* start *
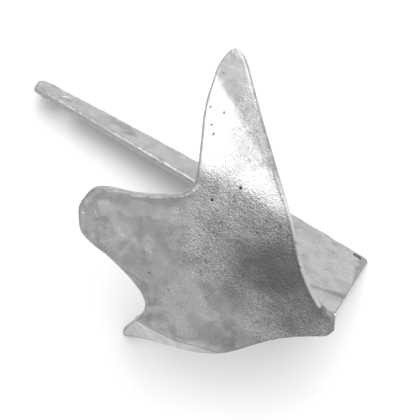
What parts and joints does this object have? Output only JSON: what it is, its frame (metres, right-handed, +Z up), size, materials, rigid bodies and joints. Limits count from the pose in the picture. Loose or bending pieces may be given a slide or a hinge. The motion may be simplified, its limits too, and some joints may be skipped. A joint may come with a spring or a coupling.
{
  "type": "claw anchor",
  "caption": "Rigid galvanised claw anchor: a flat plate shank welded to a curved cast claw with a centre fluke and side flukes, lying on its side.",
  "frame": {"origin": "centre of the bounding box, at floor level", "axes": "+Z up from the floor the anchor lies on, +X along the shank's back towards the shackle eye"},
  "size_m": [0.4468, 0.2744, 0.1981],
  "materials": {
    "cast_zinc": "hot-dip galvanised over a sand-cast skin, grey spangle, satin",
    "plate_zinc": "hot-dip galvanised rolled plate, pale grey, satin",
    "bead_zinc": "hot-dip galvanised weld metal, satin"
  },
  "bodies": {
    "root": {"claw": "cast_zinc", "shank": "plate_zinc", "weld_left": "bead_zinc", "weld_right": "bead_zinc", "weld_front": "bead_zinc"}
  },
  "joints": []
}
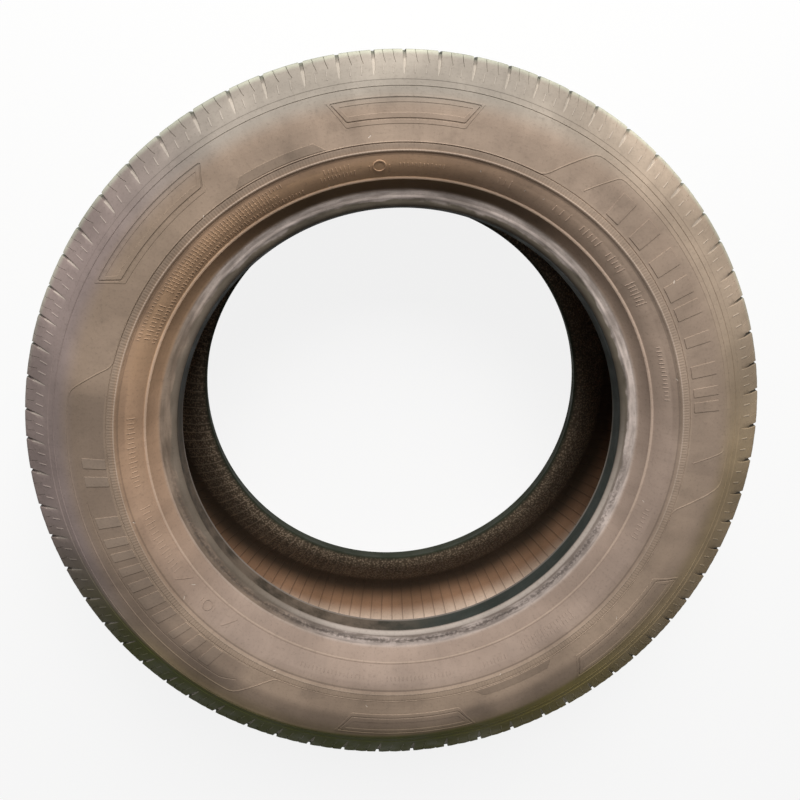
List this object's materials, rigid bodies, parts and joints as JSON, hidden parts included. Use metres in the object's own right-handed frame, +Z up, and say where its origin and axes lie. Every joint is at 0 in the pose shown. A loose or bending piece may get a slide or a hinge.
* end *
Copy all of the data exactly.

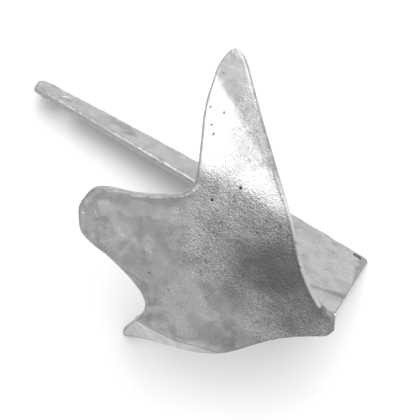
What parts and joints does this object have? Output only JSON: what it is, its frame (metres, right-handed, +Z up), size, materials, rigid bodies and joints. Limits count from the pose in the picture. Loose or bending pieces may be given a slide or a hinge. The motion may be simplified, its limits too, and some joints may be skipped. A joint may come with a spring or a coupling.
{
  "type": "claw anchor",
  "caption": "Rigid galvanised claw anchor: a flat plate shank welded to a curved cast claw with a centre fluke and side flukes, lying on its side.",
  "frame": {"origin": "centre of the bounding box, at floor level", "axes": "+Z up from the floor the anchor lies on, +X along the shank's back towards the shackle eye"},
  "size_m": [0.4468, 0.2744, 0.1981],
  "materials": {
    "cast_zinc": "hot-dip galvanised over a sand-cast skin, grey spangle, satin",
    "plate_zinc": "hot-dip galvanised rolled plate, pale grey, satin",
    "bead_zinc": "hot-dip galvanised weld metal, satin"
  },
  "bodies": {
    "root": {"claw": "cast_zinc", "shank": "plate_zinc", "weld_left": "bead_zinc", "weld_right": "bead_zinc", "weld_front": "bead_zinc"}
  },
  "joints": []
}
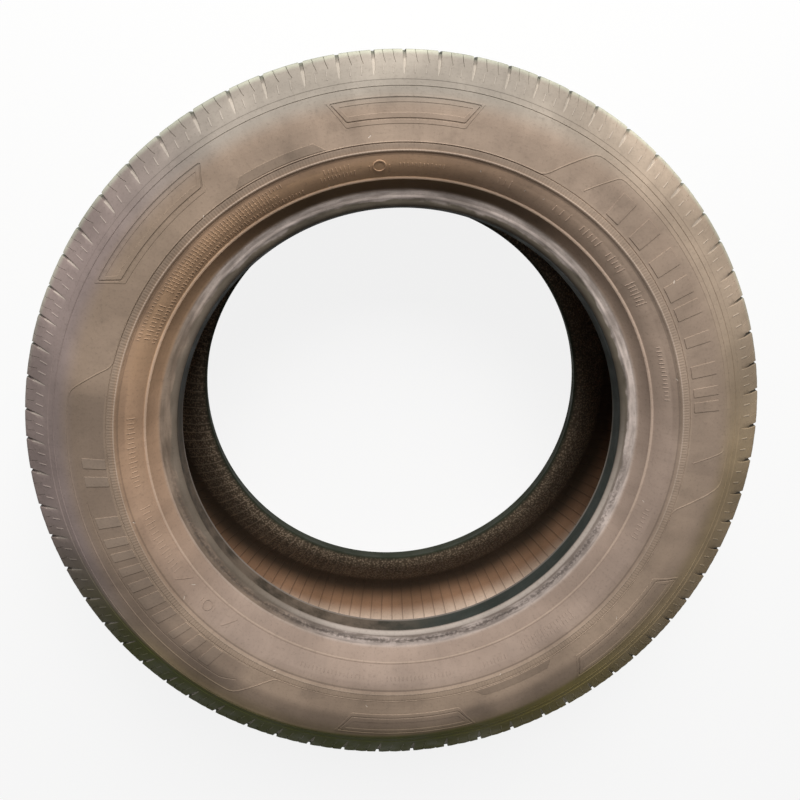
List this object's materials, rigid bodies, parts and joints as JSON, hidden parts included. Use metres in the object's own right-handed frame, +Z up, and say where its origin and axes lie. Every joint is at 0 in the pose shown. A loose or bending piece may get a slide or a hinge.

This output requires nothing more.